───── Material ─────

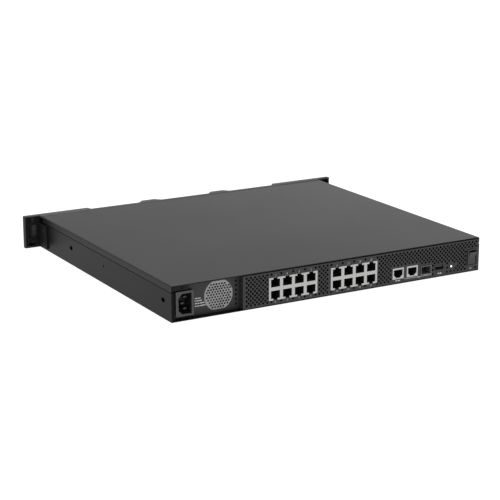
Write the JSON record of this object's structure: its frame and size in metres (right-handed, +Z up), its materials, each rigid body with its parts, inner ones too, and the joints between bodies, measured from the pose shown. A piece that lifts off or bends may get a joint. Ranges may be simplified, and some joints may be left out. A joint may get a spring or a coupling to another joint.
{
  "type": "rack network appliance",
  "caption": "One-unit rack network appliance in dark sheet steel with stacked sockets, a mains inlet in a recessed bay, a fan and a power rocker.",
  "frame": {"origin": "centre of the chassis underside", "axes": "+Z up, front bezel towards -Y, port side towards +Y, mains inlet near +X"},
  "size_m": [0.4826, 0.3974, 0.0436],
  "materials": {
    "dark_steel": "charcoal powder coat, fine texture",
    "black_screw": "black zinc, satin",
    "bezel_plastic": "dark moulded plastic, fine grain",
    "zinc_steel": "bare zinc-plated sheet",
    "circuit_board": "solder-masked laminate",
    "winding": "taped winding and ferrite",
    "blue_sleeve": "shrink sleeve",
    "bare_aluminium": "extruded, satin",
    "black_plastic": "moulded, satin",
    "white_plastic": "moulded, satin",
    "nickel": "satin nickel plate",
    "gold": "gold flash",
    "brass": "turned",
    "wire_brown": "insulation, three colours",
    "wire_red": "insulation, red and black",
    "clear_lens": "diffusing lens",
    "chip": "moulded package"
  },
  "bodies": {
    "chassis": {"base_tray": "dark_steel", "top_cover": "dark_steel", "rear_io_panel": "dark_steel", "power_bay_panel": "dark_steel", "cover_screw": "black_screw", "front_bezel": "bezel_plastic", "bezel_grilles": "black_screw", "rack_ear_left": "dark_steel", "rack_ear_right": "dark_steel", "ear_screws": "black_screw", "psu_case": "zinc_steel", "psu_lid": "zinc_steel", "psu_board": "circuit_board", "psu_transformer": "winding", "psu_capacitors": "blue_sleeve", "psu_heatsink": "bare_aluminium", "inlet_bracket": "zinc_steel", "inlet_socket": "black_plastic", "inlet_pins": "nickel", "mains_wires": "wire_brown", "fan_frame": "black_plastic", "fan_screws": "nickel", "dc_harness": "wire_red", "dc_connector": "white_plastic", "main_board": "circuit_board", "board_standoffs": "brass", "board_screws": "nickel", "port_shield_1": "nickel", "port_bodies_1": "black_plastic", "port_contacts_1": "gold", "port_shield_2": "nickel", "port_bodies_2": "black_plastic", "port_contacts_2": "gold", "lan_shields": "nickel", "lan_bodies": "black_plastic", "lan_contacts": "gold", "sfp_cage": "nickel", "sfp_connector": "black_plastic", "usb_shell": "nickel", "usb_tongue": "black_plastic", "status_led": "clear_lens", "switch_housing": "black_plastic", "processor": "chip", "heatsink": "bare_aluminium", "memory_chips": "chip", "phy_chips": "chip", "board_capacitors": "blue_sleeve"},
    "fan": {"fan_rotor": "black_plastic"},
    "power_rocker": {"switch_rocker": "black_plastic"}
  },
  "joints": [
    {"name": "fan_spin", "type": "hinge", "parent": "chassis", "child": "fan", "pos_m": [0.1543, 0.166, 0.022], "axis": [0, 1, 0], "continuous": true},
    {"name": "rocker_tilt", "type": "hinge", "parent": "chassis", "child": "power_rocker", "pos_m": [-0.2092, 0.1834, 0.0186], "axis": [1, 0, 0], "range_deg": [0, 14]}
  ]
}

─────

Return each line of the listing that holds the string "joints".

§ Correct answer
Write the JSON record of this object's structure: its frame and size in metres (right-handed, +Z up), its materials, each rigid body with its parts, inner ones too, and the joints between bodies, measured from the pose shown. A piece that lifts off or bends may get a joint. Ranges may be simplified, and some joints may be left out. A joint may get a spring or a coupling to another joint.
  "joints": [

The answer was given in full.